Duane and I stayed pretty good friends for a while, and I helped him get booked at several other festivals, including Viva Las Vegas, the Ponderosa Stomp in New Orleans, the Summer Jamboree in Italy, and a few other things. One great memory I have of playing these festivals and shows with him: Duane would send me out before the show to test his guitar, amp, and pedals. I would make sure everything was working and dialed in before he hit the stage. Let me tell you (and it was Dan Forte who first told me about this phenomenon—it was eerie), when I played Duane’s guitar through Duane’s pedals through Duane’s amp—it sounded like me. It just sounded like a normal electric guitar. A few minutes later, Duane would take the same guitar, not touch anything, and the guitar would be twice as loud, and the notes sounded—I swear this is true—the notes sounded an octave (or two) lower, and deeper. It was just something in his hands. The dude had a touch. He sounded like Duane Eddy and nobody else did.

After we had done a few shows together, Duane contacted me and asked me if I would help appraise about thirty instruments he had in storage in Nashville, and give him recommendations on the best way to sell them—either through an auction house, or online, or through a private seller. I guess he trusted me. I told him I would be happy to do this for him for free, as a favor, if he would sell me one of those guitars. I knew about a wild-looking doubleneck that Duane had custom made in 1960 by Tom Howard McCormick in Phoenix, an instrument that looked like a futuristic jet airplane with strings. Duane told me that he had the guitar built to his specifications, but it had feedback problems when he tried using it live, so he only used it on a couple of Dick Clark television appearances in 1960 and put it back in the case. He agreed to sell it to me. It was a lot of money for me to come up with, but we both agreed it was a fair price.

That guitar had the luck of the Irish. Duane packed up the doubleneck and shipped it to me, and the following day, the Cumberland River flooded downtown Nashville and the entire Sound Check facility where Duane kept his instruments in storage. Everything was destroyed except for his original Gretsch #1 from 1957 (he kept that one at home) and the Howard doubleneck he had shipped to me a day before the flood. I still think about that story a lot.

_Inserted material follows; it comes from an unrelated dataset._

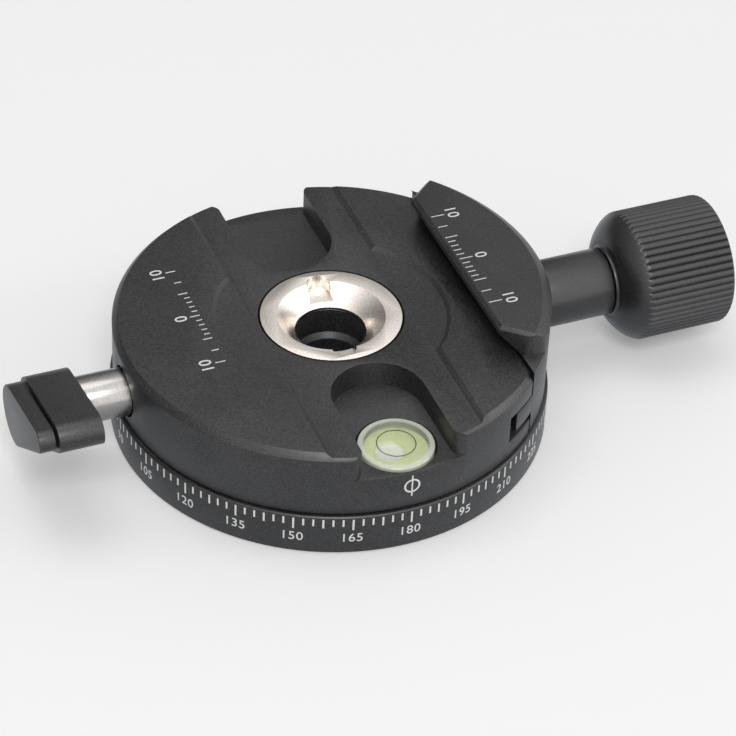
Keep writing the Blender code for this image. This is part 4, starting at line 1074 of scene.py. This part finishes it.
# %% [markdown]
# ## Lever and cap
# Seen from the end, the lever is a teardrop: a big round about the shaft, a small one at
# its tip, and the two straight lines that touch both. The same outline, drawn a little
# smaller, makes the cap.

# %% Lever and cap
BIG_R = 0.0047
NOSE_R = 0.0021
REACH = 0.0128
LEVER_HEADING = math.pi - math.radians(23.6)
CAP_INSET = 0.0005
END_VIEW = Matrix.Translation((0, 0, LOCK_Z)) @ Matrix.Rotation(math.pi / 2, 4, "Z") @ SIDE_VIEW


def teardrop(inset):
    """Two round ends and the straight sides that touch both."""
    spread = math.acos((BIG_R - NOSE_R) / REACH)
    nose = (REACH * math.cos(LEVER_HEADING), REACH * math.sin(LEVER_HEADING))
    back = arc((0, 0), BIG_R - inset, LEVER_HEADING + spread, LEVER_HEADING + math.tau - spread, SMALL)
    return back + arc(nose, NOSE_R - inset, LEVER_HEADING - spread, LEVER_HEADING + spread, SMALL // 2)


lever = prism("lock_lever_milled", teardrop(0), lever_low.x, lever_high.x, END_VIEW)
screw_head_low, screw_head_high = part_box("lever_screw")
recess_r = (screw_head_high.y - screw_head_low.y) / 2 + SEAT_GAP
bore = rod("bore", SPIGOT_R + SEAT_GAP, SHAFT_END, -lever_low.x + OVERRUN, ROUND, LOCK_AXIS)
recess = rod("recess", recess_r, -shaft_low.x + SEAT_GAP, -lever_low.x + OVERRUN, ROUND, LOCK_AXIS)
carve(lever, [bore, recess])
soften(lever, 0.00025, 3)
dress(lever, "lever", anodised, ["lock_lever"])

cap_back = lever_low.x - SEAT_GAP
cap = prism("lever_cap_milled", teardrop(CAP_INSET), cap_low.x, cap_back, END_VIEW)
soften(cap, 0.00018, 3)
dress(cap, "lever", anodised, ["lever_cap"])

# %% [markdown]
# ## Pieces that stay as they are
# Screws, washers, pins and springs are hidden or show only through a gap. Their solids
# already have the right shape, so they only take a finish.

# %% Finish the hidden pieces
FINISHES = {
    "clamp_screw": screw_steel, "screw_clip": screw_steel, "knob_end_screw": screw_steel, "screw_bush": screw_steel,
    "jaw_pin_front": screw_steel, "jaw_pin_rear": screw_steel, "jaw_spring_front": screw_steel,
    "jaw_spring_rear": screw_steel, "lever_screw": screw_steel, "spindle_washer": washer_steel, "lock_bush": brass,
    "friction_washer": nylon, "knob_washer": nylon, "brake_pad": nylon,
}
for name, material in FINISHES.items():
    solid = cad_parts[name]
    solid.data.materials.clear()
    solid.data.materials.append(material)
print("finished in place:", len(FINISHES))

# %% [markdown]
# ## Floor, light and background
# The photograph has a bare white ground. The floor is pale and keeps the shadow, and the
# world is white where the camera looks at it, but gives only a plain level of light.

# %% Floor
FLOOR_HALF = 1.5
WHITE = (1, 1, 1, 1)
COOL = (0.72, 0.82, 1, 1)
PALE = (0.86, 0.86, 0.86, 1)
GLOW = 0.20
bm = bmesh.new()
bmesh.ops.create_grid(bm, x_segments=1, y_segments=1, size=FLOOR_HALF)
floor = object_from(bm, "floor")
floor_white, tree, shader = new_material("floor_white", roughness=0.7)
shader.inputs["Base Color"].default_value = PALE
path = node(tree, "LightPath")
tint = node(tree, "MixRGB", {"Fac": path.outputs["Is Glossy Ray"], "Color1": WHITE, "Color2": COOL})
seen = sums(tree, "MAXIMUM", path.outputs["Is Camera Ray"], path.outputs["Is Glossy Ray"])
tree.links.new(tint.outputs["Color"], shader.inputs["Emission Color"])
tree.links.new(sums(tree, "MULTIPLY", seen, GLOW), shader.inputs["Emission Strength"])
floor.data.materials.append(floor_white)
print("floor is", floor.dimensions.x, "m wide")

# %% [markdown]
# ## World
# A picture of a studio could light the scene, but a plain level of light with a soft
# gradient in the reflections is enough, and it is made of a few nodes. The Light Path node
# tells which ray is asking: the camera sees white, glossy metal sees the gradient, and
# everything else gets the plain level.

# %% World
world = bpy.data.worlds.new("studio")
bpy.context.scene.world = world
world.use_nodes = True
tree = world.node_tree
path = node(tree, "LightPath")
gloss = sums(tree, "MAXIMUM", path.outputs["Is Glossy Ray"], path.outputs["Is Transmission Ray"])
shown = sums(tree, "MAXIMUM", path.outputs["Is Camera Ray"], gloss)
AMBIENT = 0.40
DARKEST, SPAN, FALLOFF = 0.20, 2.1, 1.4
BRIGHT_SIDE = (0.30, -0.74, 0.60)
direction = node(tree, "TexCoord").outputs["Generated"]
facing = node(tree, "VectorMath", {0: direction, 1: BRIGHT_SIDE}, operation="DOT_PRODUCT").outputs["Value"]
share = node(tree, "MapRange", {"Value": facing, "From Min": -0.6, "From Max": 0.85})
swell = sums(tree, "POWER", share.outputs["Result"], FALLOFF)
gradient = sums(tree, "ADD", sums(tree, "MULTIPLY", swell, SPAN), DARKEST)
camera_level = sums(tree, "MAXIMUM", path.outputs["Is Camera Ray"], path.outputs["Is Transmission Ray"])
gloss_level = sums(tree, "MULTIPLY", path.outputs["Is Glossy Ray"], gradient)
plain = sums(tree, "MULTIPLY", sums(tree, "SUBTRACT", 1.0, shown), AMBIENT)
level = sums(tree, "ADD", sums(tree, "ADD", camera_level, gloss_level), plain)
background = tree.nodes["Background"]
background.inputs["Color"].default_value = WHITE
tree.links.new(level, background.inputs["Strength"])
print("reflections are brightest towards", BRIGHT_SIDE)

# %% [markdown]
# ## Lamps
# Three square lamps give the soft shadow and the bright edges. The broad one above makes
# the shadow, the front one lights the bevels that face the camera, and the weak one at the
# side lights the knob.

# %% Lamps
def softbox(name, place, size, power):
    """A square lamp that faces the clamp."""
    lamp = bpy.data.lights.new(name, "AREA")
    lamp.shape = "SQUARE"
    lamp.size = size
    lamp.energy = power
    thing = bpy.data.objects.new(name, lamp)
    bpy.context.scene.collection.objects.link(thing)
    towards = Vector((0, 0, BASE_TOP)) - Vector(place)
    thing.matrix_world = Matrix.Translation(place) @ towards.to_track_quat("-Z", "Y").to_matrix().to_4x4()
    print("lamp", name, "at", place)


softbox("key", (-0.10, 0.15, 0.80), 0.4, 1.0)
softbox("front", (-0.18, -0.62, 0.78), 0.3, 3.0)
softbox("side", (0.80, -0.30, 0.42), 0.25, 0.8)

# %% [markdown]
# ## Camera
# The camera was solved from the round edges of the clamp: it looks down by about forty
# degrees, a little from the lever's side, through a long lens.

# %% Set the camera
RIGHT = Vector((0.92856, -0.36934, 0.03696))
UP = Vector((0.20927, 0.60314, 0.76969))
BACK = Vector((-0.30657, -0.70697, 0.63734))
PLACE = Vector((-0.12084, -0.29197, 0.26826))
lens = bpy.data.cameras.new("camera")
lens.lens = 146.74
lens.sensor_width = 36
lens.clip_start = 0.01
camera = bpy.data.objects.new("camera", lens)
bpy.context.scene.collection.objects.link(camera)
turn = Matrix((RIGHT, UP, BACK)).transposed().to_4x4()
camera.matrix_world = Matrix.Translation(PLACE) @ turn
bpy.context.scene.camera = camera
bpy.context.scene.view_settings.view_transform = "Standard"
print("camera at", [round(c, 4) for c in PLACE])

It was such a crazy coincidence, I can’t help but think there was some kind of divine intervention protecting that doubleneck guitar. Both instruments, his original Gretsch guitar and the Howard Doubleneck guitar, can currently be seen on display at the Musical Instrument Museum in Phoenix. I’ve had mine there on a long-term loan for years, and Duane had his Gretsch on loan there as well. It makes me happy to see them there at the museum, in Arizona, where Duane hailed from.

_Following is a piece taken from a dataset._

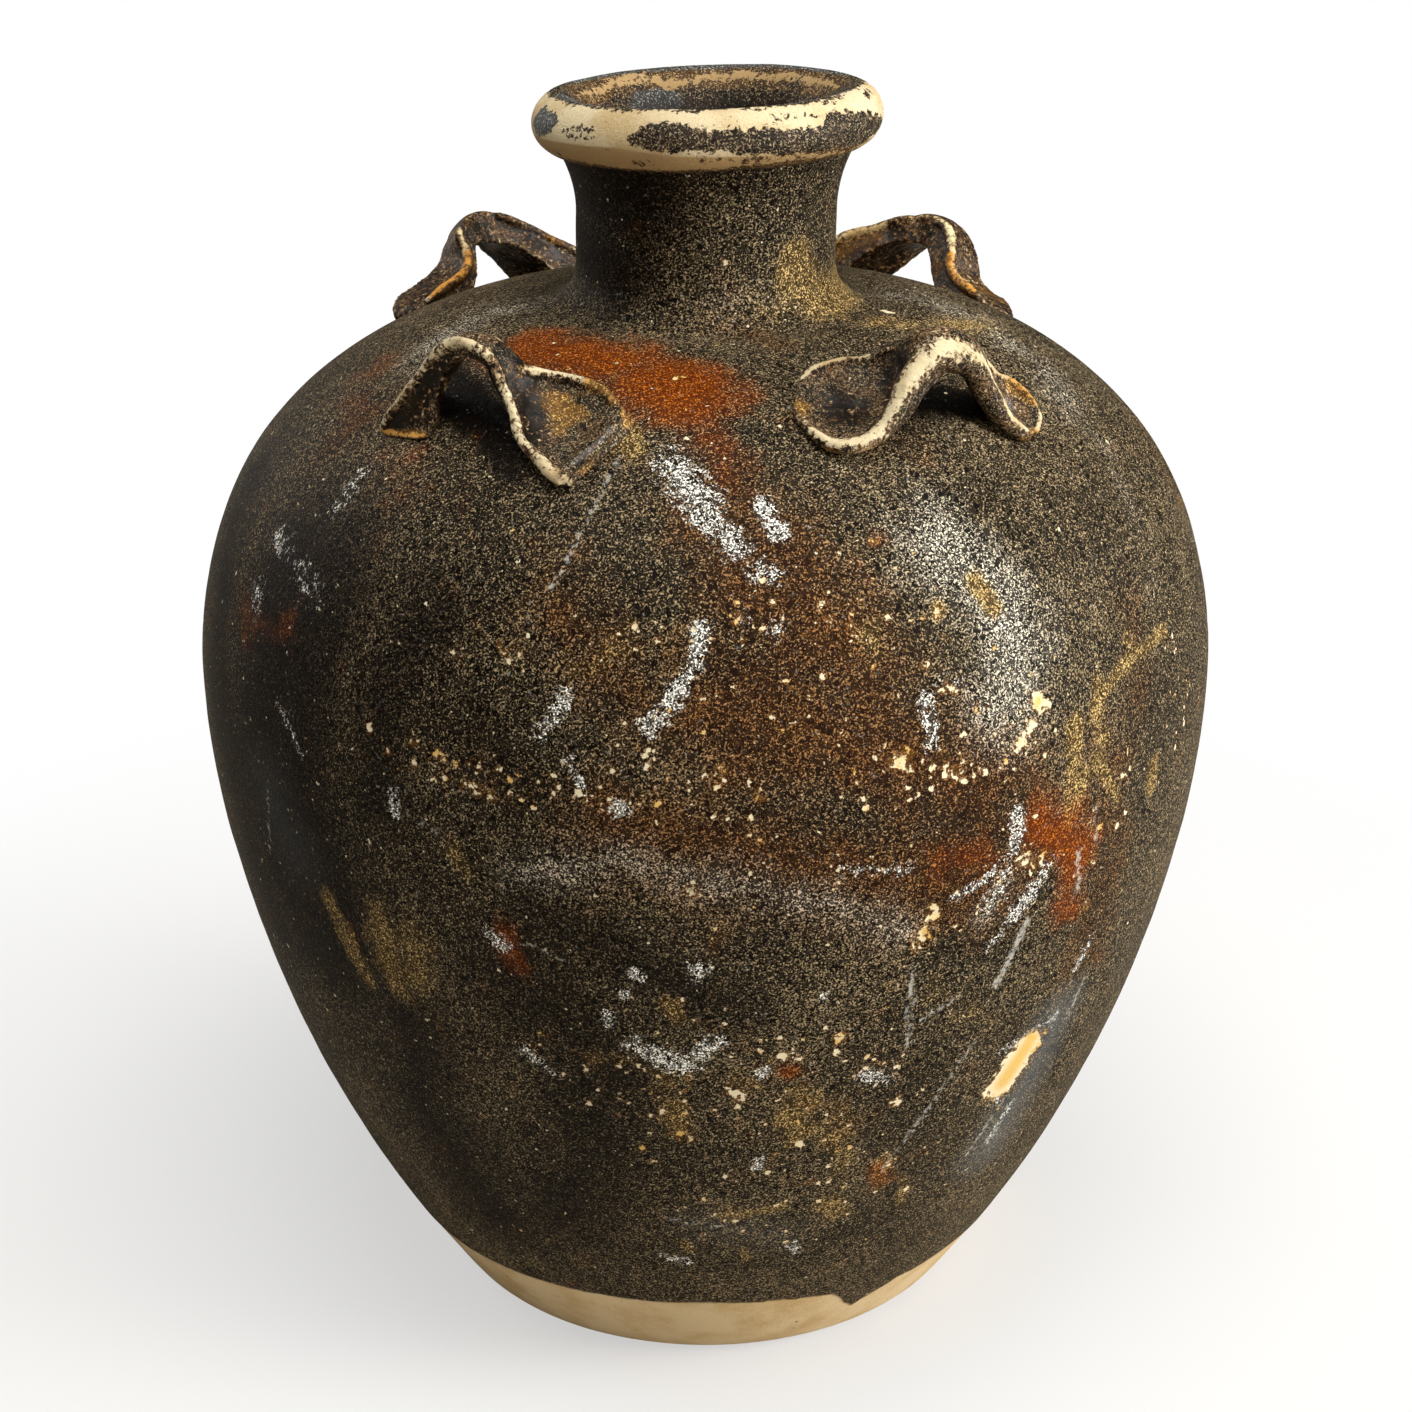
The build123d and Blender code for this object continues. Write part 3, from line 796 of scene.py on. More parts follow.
glazeMarks = {
    "scuff": [
        ([(-6, 237), (-3, 233.5)], 9.5, 0.66), ([(-3, 235), (0, 230)], 7, 0.88),
        ([(0, 229), (2, 226), (3.5, 223.5)], 5.4, 1), ([(7, 230), (8.5, 225)], 4, 0.95),
        ([(6, 220), (7.5, 219)], 4.6, 0.8), ([(7, 209)], 4.4, 0.9), ([(4, 211.5)], 3.2, 0.8),
        ([(-0.5, 210), (-1, 203.5), (-3, 198)], 3.4, 0.9), ([(-3, 198), (-5.5, 191.5)], 4.6, 0.75),
        ([(-14, 197), (-16, 188)], 4.4, 0.6), ([(22, 194.5), (22.5, 185)], 4.2, 0.8),
        ([(24, 198), (26, 196)], 4, 0.55), ([(-8, 174.5)], 3.6, 1),
        ([(-7.5, 117), (-5, 113.5), (-1.5, 113.5), (0, 117)], 5, 0.72), ([(-4.5, 113.5), (-2, 112.5)], 5.5, 0.85),
        ([(-1, 114), (1.5, 118.5)], 2.6, 0.9), ([(-10, 124.5), (-10, 122.5)], 3.2, 0.9),
        ([(-7, 136.5), (-6.5, 135)], 3.2, 0.9), ([(-1, 138), (-1, 135)], 3.6, 0.8), ([(-8, 131)], 2.6, 0.8),
        ([(-19.5, 111), (-16.5, 106)], 2.8, 0.8), ([(32, 166), (32, 157)], 3.4, 1.1),
        ([(32, 157), (29, 152), (25, 149)], 2.4, 0.8), ([(31, 153), (30, 147)], 6.5, 0.55),
        ([(37, 150), (35, 145), (33, 141)], 4.2, 0.75), ([(33, 141), (30, 133)], 2.6, 0.7),
        ([(43.5, 104), (39, 102), (36, 101)], 3.8, 0.75), ([(-32, 172), (-32, 166)], 3, 0.8),
        ([(-58, 212), (-50, 208), (-46, 205)], 5.5, 0.5), ([(-58, 200), (-57, 196)], 6, 0.5),
        ([(-49, 227), (-50, 221)], 4.8, 0.55), ([(-50, 180), (-45, 171)], 2.6, 0.6), ([(0, 138), (-2, 134)], 3, 0.55),
        ([(12, 129)], 3.2, 0.75), ([(6, 109)], 3.4, 0.85), ([(17, 105.5), (18.5, 104)], 3.4, 0.75),
        ([(19, 104), (21, 101.5)], 3, 0.65), ([(6, 82), (6, 79.5)], 2.4, 0.9), ([(12, 50), (13, 46)], 3.4, 0.6),
        ([(-6, 47), (-3, 45)], 3.4, 0.6), ([(-22, 142), (-20, 139)], 3.2, 0.75), ([(41, 80), (39, 70)], 2.8, 0.8),
        ([(37, 90), (38, 84)], 2.6, 0.75), ([(-13, 184), (-12, 178)], 3, 0.6), ([(13, 160), (20, 158)], 3, 0.5),
        ([(47, 125), (45, 118)], 3.4, 0.6), ([(160, 200), (164, 190)], 4.5, 0.8),
        ([(142, 214), (150, 204), (152, 192)], 6, 0.75), ([(92, 176), (98, 164)], 4, 0.8),
        ([(184, 132), (190, 124), (188, 116)], 4.6, 0.8), ([(224, 210), (230, 202)], 4.4, 0.7),
        ([(270, 150), (276, 138)], 4, 0.8), ([(205, 150), (198, 146)], 4, 0.8), ([(120, 180), (117, 174)], 3.5, 0.7),
        ([(250, 214), (256, 208)], 4, 0.75),
    ],
    "chip": [
        ([(19, 183), (19.2, 181)], 5.5, 0.85), ([(24, 179), (25, 177)], 4.2, 0.78),
        ([(35, 189), (35.6, 187.5)], 3.6, 1.2), ([(34.5, 184.5), (32, 180)], 3, 0.9), ([(24, 195.5)], 3.4, 0.8),
        ([(-1.5, 156)], 4.6, 0.9), ([(23, 147), (23, 145)], 4.2, 0.95), ([(22, 142), (21.5, 139.5)], 4.4, 0.9),
        ([(29, 147)], 2.8, 0.85), ([(44, 135)], 3, 1.05), ([(44, 147)], 2.8, 0.9), ([(33, 154), (36, 152)], 4.8, 0.8),
        ([(37.8, 89), (39.4, 95.5), (40.2, 98)], 8.2, 1.65), ([(14, 117)], 3.6, 1),
        ([(3, 104), (3.6, 102.5)], 3.8, 0.95), ([(22, 94.5)], 3.8, 0.95), ([(-3, 91.5), (-2, 90)], 4, 0.85),
        ([(-6, 82)], 2.8, 0.9), ([(-30, 182.5)], 3, 0.95), ([(-33, 178.5)], 2.6, 0.85),
        ([(-27, 181), (-26, 179)], 2.2, 0.9), ([(-23.5, 175.5), (-21, 174)], 3.2, 0.85),
        ([(-78, 253), (-74, 252.8)], 2.4, 1.3), ([(73.4, 250.2), (75, 250.3)], 2, 1.3), ([(-6, 247.5)], 1.7, 1.2),
        ([(3.2, 211.4)], 3, 0.85), ([(1.5, 183.6)], 3.2, 0.8), ([(5, 177)], 3.2, 0.8), ([(25.3, 194.6)], 3, 0.85),
        ([(19.6, 223)], 3.4, 0.75), ([(24.8, 209.7)], 3, 0.8), ([(-40.5, 133), (-40, 128)], 2.6, 0.7),
        ([(13, 210.5)], 3.6, 0.8), ([(16, 213)], 3, 0.8), ([(-8, 217)], 2.2, 0.8), ([(-21, 204)], 3.2, 0.72),
        ([(140, 172)], 4, 0.95), ([(110, 150), (112, 147)], 4.4, 0.95), ([(154, 140)], 3.8, 0.95),
        ([(192, 168), (194, 165)], 4.4, 0.95), ([(216, 134)], 3.8, 0.9), ([(248, 168)], 4, 0.95),
        ([(176, 120), (178, 116)], 4.2, 0.9), ([(232, 196)], 4, 0.95), ([(262, 110)], 4.2, 0.9),
        ([(100, 96)], 3.8, 0.9),
    ],
    "streak": [
        ([(35, 138), (32, 122)], 1.7, 0.8), ([(41, 151), (42, 140)], 1.4, 0.8), ([(43, 160), (44, 150)], 1.1, 0.55),
        ([(21, 133), (22, 112)], 1.5, 0.65), ([(23, 118), (27, 122)], 1.2, 0.6), ([(31, 108), (22, 71)], 1.3, 0.55),
        ([(-12, 237), (-17, 214)], 0.9, 0.6), ([(46.5, 100), (47.5, 112)], 1.3, 0.6), ([(-5, 62), (4, 58)], 1.1, 0.6),
        ([(-34, 170), (-27, 163)], 0.9, 0.55), ([(39, 84), (36, 68)], 1.1, 0.6), ([(-19, 142), (-14, 138)], 0.8, 0.5),
        ([(-52, 160), (-54, 140)], 1.2, 0.45), ([(152, 182), (166, 160)], 1.3, 0.65),
        ([(280, 190), (268, 160)], 1.2, 0.6),
    ],
}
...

I hadn’t seen Duane for years, but I knew his health wasn’t great. He cancelled a show in Lubbock last year a month before I was in Lubbock due to health reasons, so I wasn’t entirely surprised to hear the news today of his passing. I am really grateful for the opportunity to get to know him, and the times that I got to share the stage with him. Making those original records come alive with a backing band who appreciated how to make that happen was one of the greatest thrills of my life. RIP Duane, condolences to all of his family. We’re losing all the greats.